Sunday, March 14, 2010

NYTimes.com reports on a discovery dating seafaring to 100,000-Plus Years Ago (that's MUCH earlier than thought)

On Crete, New Evidence of Very Ancient Mariners
By JOHN NOBLE WILFORD
Published: February 15, 2010

Early humans, possibly even prehuman ancestors, appear to have been going to sea much longer than anyone had ever suspected.

That is the startling implication of discoveries made the last two summers on the Greek island of Crete. Stone tools found there, archaeologists say, are at least 130,000 years old, which is considered strong evidence for the earliest known seafaring in the Mediterranean and cause for rethinking the maritime capabilities of prehuman cultures.

Crete has been an island for more than five million years, meaning that the toolmakers must have arrived by boat. So this seems to push the history of Mediterranean voyaging back more than 100,000 years, specialists in Stone Age archaeology say. Previous artifact discoveries had shown people reaching Cyprus, a few other Greek islands and possibly Sardinia no earlier than 10,000 to 12,000 years ago.

Click on that nytimes.com link above to read the rest of this fascinating article about VERY ancient mariners.
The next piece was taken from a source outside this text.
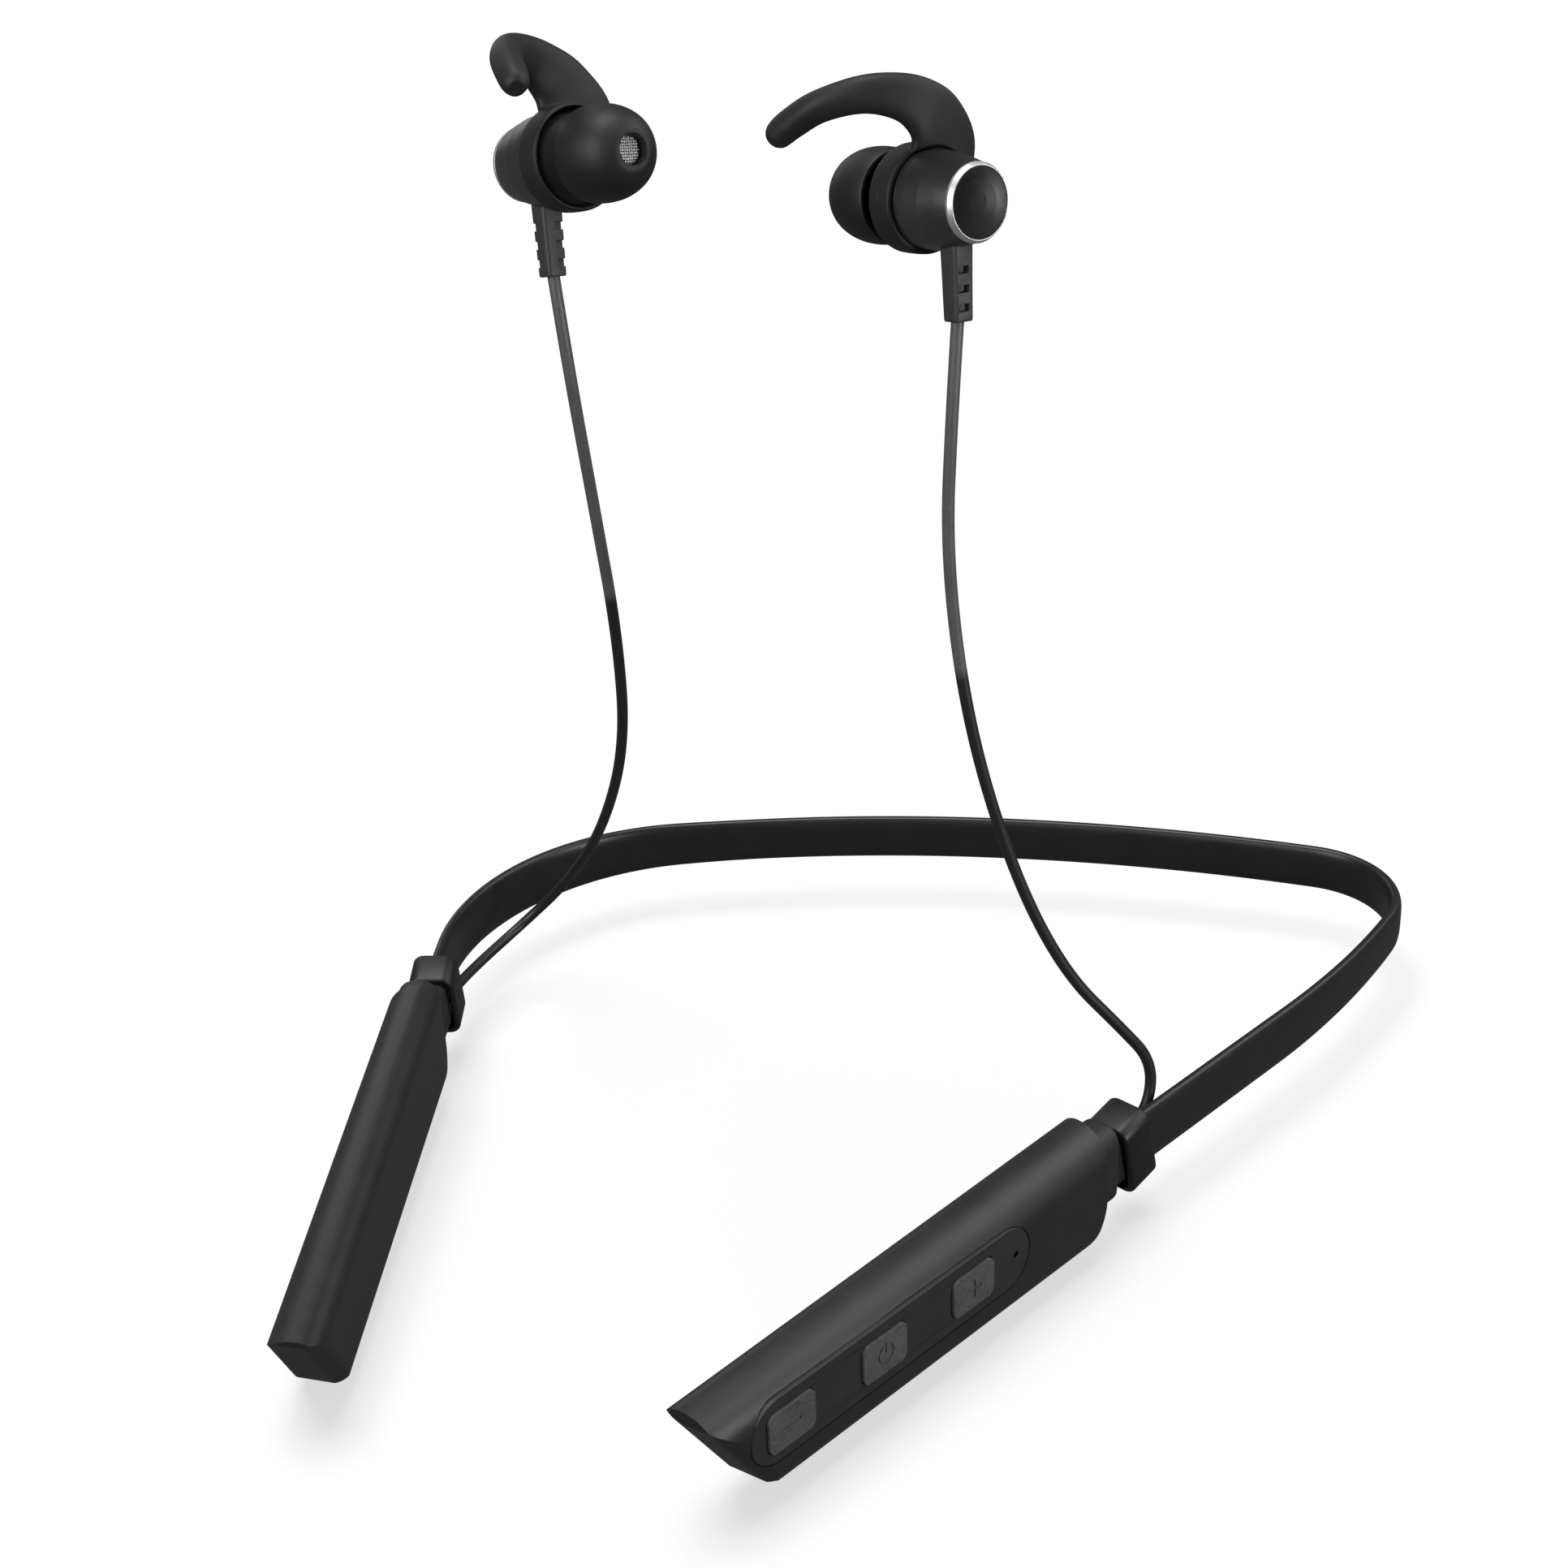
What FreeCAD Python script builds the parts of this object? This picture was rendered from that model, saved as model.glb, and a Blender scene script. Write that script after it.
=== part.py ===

Of course... those tool-makers might not have taken a boat over--they might have *flown*. ;)

Hey, maybe flight goes back further, too!!

OK, maybe not. I'm just happy any time I see a story like this because it shows off just how versatile and adaptive science is. Good science updates and changes as new evidence becomes apparent.

How do we really know those tool-makers didn't fly there? Because we have no evidence that planes existed back then. If some archeologist were to uncover a Cesna-sized kite with a harness attached to it in some ancient dig, then science would update their conclusions. Until then, scientists assume folks got to Crete via the known technology of the time.